Real-Time Processing

Overview

Frontier AI provides fast AI coaching during live sales calls through a real-time processing pipeline. The system handles transcript streams, question detection, and AI-powered response generation. Note that Recall.ai operates from US East, which adds some latency for EU/UK users.

Processing Architecture

Real-Time AI Pipeline

The real-time processing uses OpenAI Queue for immediate AI responses during live calls, while Humanloop handles post-call analysis.

WebSocket Communication Flow

Real-time communication between client applications and the system uses WebSockets for bidirectional data flow.

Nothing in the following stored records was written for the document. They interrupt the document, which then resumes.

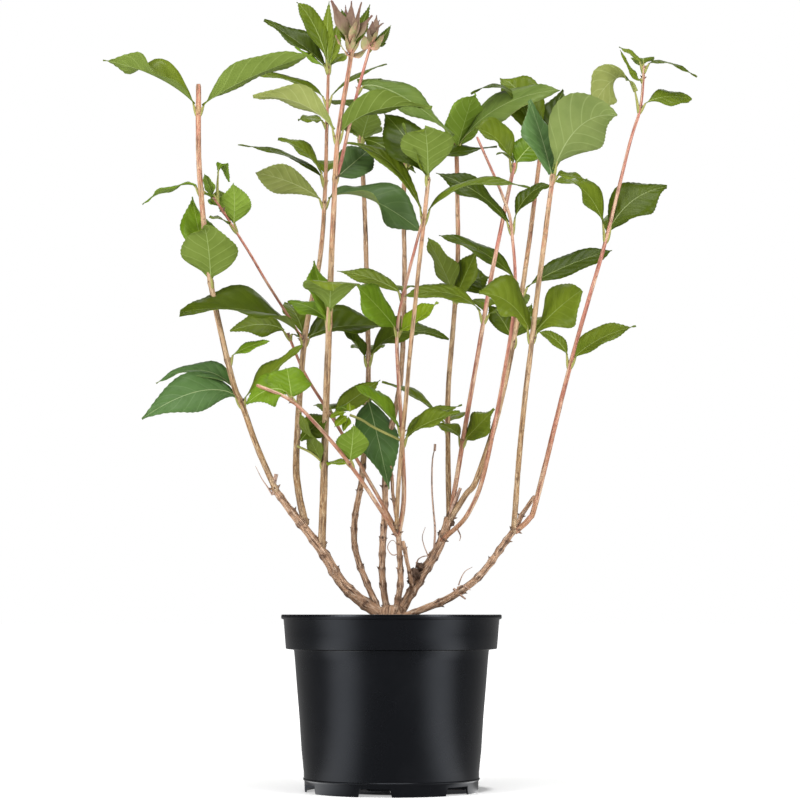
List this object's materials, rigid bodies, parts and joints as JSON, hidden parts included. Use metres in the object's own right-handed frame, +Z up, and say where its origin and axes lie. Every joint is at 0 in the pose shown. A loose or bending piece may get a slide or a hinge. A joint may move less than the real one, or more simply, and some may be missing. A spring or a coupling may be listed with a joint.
{
  "type": "potted shrub",
  "caption": "Young deciduous weigela shrub with upright canes and paired toothed leaves, growing in a round black plastic nursery pot.",
  "frame": {"origin": "on the ground under the middle of the plant's footprint box", "axes": "+Z up; +X to the plant's right seen from the front; -Y towards the front"},
  "size_m": [0.5978, 0.3582, 0.8132],
  "materials": {
    "pot": "satin black, moulded",
    "soil": "crumbly moist potting mix",
    "bark": "grey-brown flaking bark",
    "tan_bark": "tan striped bark",
    "young_bark": "smooth red-pink young bark",
    "leaf": "mid-green leaf blades, soft sheen",
    "dark_leaf": "dark green leaf blades, soft sheen",
    "bud": "purple-brown unfolding buds"
  },
  "bodies": {
    "root": {"pot": "pot", "soil": "soil", "root_crown": "bark", "bough_left": "bark", "bough_middle": "bark", "bough_right": "bark", "stem_centre": "bark", "stem_strut": "bark", "left_cane_1": "tan_bark", "left_cane_2": "tan_bark", "left_cane_3": "tan_bark", "left_cane_3_side": "young_bark", "left_cane_4": "bark", "left_cane_5": "bark", "left_cane_2_side": "young_bark", "centre_cane_1": "young_bark", "centre_cane_2": "young_bark", "centre_cane_3": "young_bark", "centre_cane_3_fork": "tan_bark", "stub_centre": "bark", "middle_cane_1": "tan_bark", "middle_cane_2": "young_bark", "middle_cane_3": "tan_bark", "middle_cane_4": "young_bark", "right_cane_1": "tan_bark", "right_cane_2": "young_bark", "stub_right": "bark", "foliage_left_cane_1_top": "leaf", "foliage_left_cane_1_upper": "leaf", "foliage_left_cane_1_middle": "dark_leaf", "foliage_left_cane_1_low": "leaf", "foliage_left_cane_2_low": "dark_leaf", "foliage_left_cane_2_middle": "leaf", "foliage_left_cane_2_top": "dark_leaf", "foliage_left_cane_3_middle": "leaf", "foliage_left_cane_3_upper": "leaf", "foliage_buds_left": "bud", "foliage_buds_right": "bud", "foliage_left_cane_4_low": "dark_leaf", "foliage_left_cane_4_middle": "dark_leaf", "foliage_back_top": "dark_leaf", "foliage_centre_cane_1_tip": "leaf", "foliage_low_left": "leaf", "foliage_centre_cane_2": "leaf", "foliage_centre_cane_3_low": "leaf", "foliage_centre_cane_3_middle": "leaf", "foliage_centre_fork_top": "leaf", "foliage_middle_low": "dark_leaf", "foliage_middle_cane_1_middle": "dark_leaf", "foliage_middle_cane_1_top": "leaf", "foliage_middle_cane_2_middle": "leaf", "foliage_middle_cane_2_top": "leaf", "foliage_middle_cane_3_middle": "leaf", "foliage_middle_cane_3_top": "dark_leaf", "foliage_middle_cane_4": "leaf", "foliage_right_cane_1_middle": "leaf", "foliage_right_cane_1_top": "leaf", "foliage_right_cane_2_low": "leaf", "foliage_right_cane_2_middle": "dark_leaf", "foliage_right_cane_2_top": "leaf"}
  },
  "joints": []
}
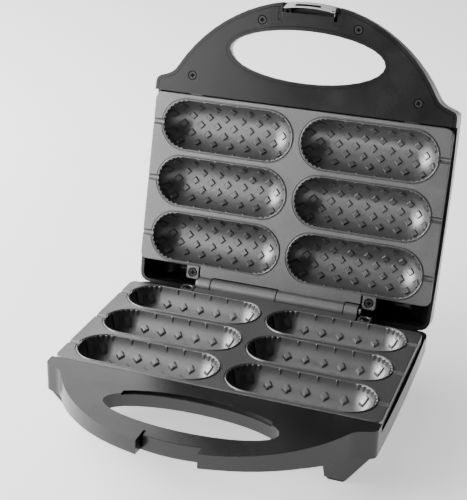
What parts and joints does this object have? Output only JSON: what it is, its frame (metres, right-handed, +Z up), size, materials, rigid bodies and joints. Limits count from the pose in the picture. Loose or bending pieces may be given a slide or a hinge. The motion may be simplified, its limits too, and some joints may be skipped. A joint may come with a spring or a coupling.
{
  "type": "crepe maker",
  "caption": "Open clamshell stick-crepe and waffle maker: two hinged black half-shells with grey baking plates of long waffled cavities, loop handles and a front latch.",
  "frame": {"origin": "centre of the footprint of the opened appliance, on the surface it stands on", "axes": "+X to the right seen from the front, +Y to the back (hinge side), +Z up"},
  "size_m": [0.2304, 0.2815, 0.2607],
  "materials": {
    "black_plastic": "semi-gloss moulded black",
    "cast_plate": "satin dark grey non-stick coating",
    "steel": "plain",
    "silver_plastic": "silver-grey satin",
    "rubber": "matt black",
    "ceramic": "glazed off-white",
    "insulation": "silicone sleeve",
    "red_lens": "clear red",
    "green_lens": "clear green",
    "lamp_glass": "clear"
  },
  "bodies": {
    "base": {"base_bottom_cover": "black_plastic", "base_casing": "black_plastic", "base_handle_screw_1": "steel", "base_handle_screw_2": "steel", "base_handle_screw_3": "steel", "base_handle_screw_4": "steel", "base_heat_shield": "steel", "base_heater": "steel", "base_heater_clamp": "steel", "base_plate": "cast_plate", "base_plate_screw_1": "steel", "base_plate_screw_2": "steel", "base_rear_screw_1": "steel", "base_rear_screw_2": "steel", "base_shield_screw_1": "steel", "base_shield_screw_2": "steel", "cord_gland": "rubber", "foot_front_left": "rubber", "foot_front_right": "rubber", "foot_rear_left": "rubber", "foot_rear_right": "rubber", "hinge_pin": "steel", "lead_fuse_to_thermostat": "insulation", "lead_neutral": "insulation", "lead_supply": "insulation", "lead_thermostat_to_heater": "insulation", "terminal_block": "ceramic", "thermal_fuse": "ceramic", "thermostat": "ceramic"},
    "lid": {"latch_pin": "steel", "lid_casing": "black_plastic", "lid_cover_screw_1": "steel", "lid_cover_screw_2": "steel", "lid_cover_screw_3": "steel", "lid_cover_screw_4": "steel", "lid_handle_cover": "black_plastic", "lid_heat_shield": "steel", "lid_heater": "steel", "lid_heater_clamp": "steel", "lid_lead_power": "insulation", "lid_lead_ready": "insulation", "lid_plate": "cast_plate", "lid_plate_screw_1": "steel", "lid_plate_screw_2": "steel", "lid_shield_screw_1": "steel", "lid_shield_screw_2": "steel", "power_lamp": "lamp_glass", "power_lens": "red_lens", "ready_lamp": "lamp_glass", "ready_lens": "green_lens"},
    "latch": {"latch": "silver_plastic"}
  },
  "joints": [
    {"name": "lid_hinge", "type": "hinge", "parent": "base", "child": "lid", "pos_m": [0, 0.0755, 0.048], "axis": [1, 0, 0], "range_deg": [0, 104.3]},
    {"name": "latch_pivot", "type": "hinge", "parent": "lid", "child": "latch", "pos_m": [0, 0.13451, 0.24916], "axis": [-1, 0, 0], "range_deg": [0, 20]}
  ]
}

Real-Time Processing Components

Durable Objects

CallServer - Manages individual call state and WebSocket connections

  • Maintains ephemeral call state
  • Buffers transcript segments for processing
  • Handles WebSocket message routing
  • Manages AI coaching state

QuestionsServer - Dedicated AI question detection

  • Analyzes transcript segments for customer questions
  • Uses OpenAI Queue for fast AI processing
  • Maintains question detection state

FeedbackServer - AI coaching and suggestions

  • Generates real-time coaching suggestions
  • Processes RAG queries against knowledge base
  • Uses OpenAI Queue for immediate responses

OpenAI Queue (Real-Time)

Purpose-built for real-time AI processing during live calls:

Features:

  • Rate limiting to prevent OpenAI API overload
  • Connection pooling for efficient API usage
  • Direct API calls for minimal latency
  • Error handling with circuit breaker patterns

Message Types

The WebSocket connection supports these real-time message types:

Message TypeDirectionPurpose
TRANSCRIPT_UPDATEServer → ClientReal-time transcription chunks
QUESTION_DETECTEDServer → ClientAI-detected customer questions
RESPONSE_SUGGESTIONServer → ClientRAG-powered response suggestions
CALL_STATUS_CHANGEServer → ClientCall state updates
PARTICIPANT_UPDATEServer → ClientSpeaker changes and identification
COACHING_FEEDBACKServer → ClientReal-time coaching suggestions
USER_ACTIONClient → ServerUser interactions and preferences

Performance Characteristics

Performance Characteristics

  • Transcript Processing: Fast processing from webhook to client (note: Recall.ai US East adds latency)
  • Question Detection: AI analysis typically under 1 second
  • Response Generation: RAG queries typically 1-2 seconds
  • WebSocket Delivery: Low latency edge-to-client delivery

Scalability

  • Concurrent Calls: Serverless architecture scales with demand
  • Edge Computing: Cloudflare edge network reduces latency for EU/UK users
  • Auto-scaling: Durable Objects scale based on demand
  • Rate Limiting: Prevents API quota exhaustion

Error Recovery

  • WebSocket Reconnection: Automatic client reconnection
  • State Recovery: Durable Objects maintain call state
  • Graceful Degradation: Continues without AI if services fail
  • Circuit Breakers: Prevent cascade failures to OpenAI API

Real-Time Data Flow

This architecture provides fast AI processing with response times in the 1-2 second range while maintaining reliability and scalability for production usage.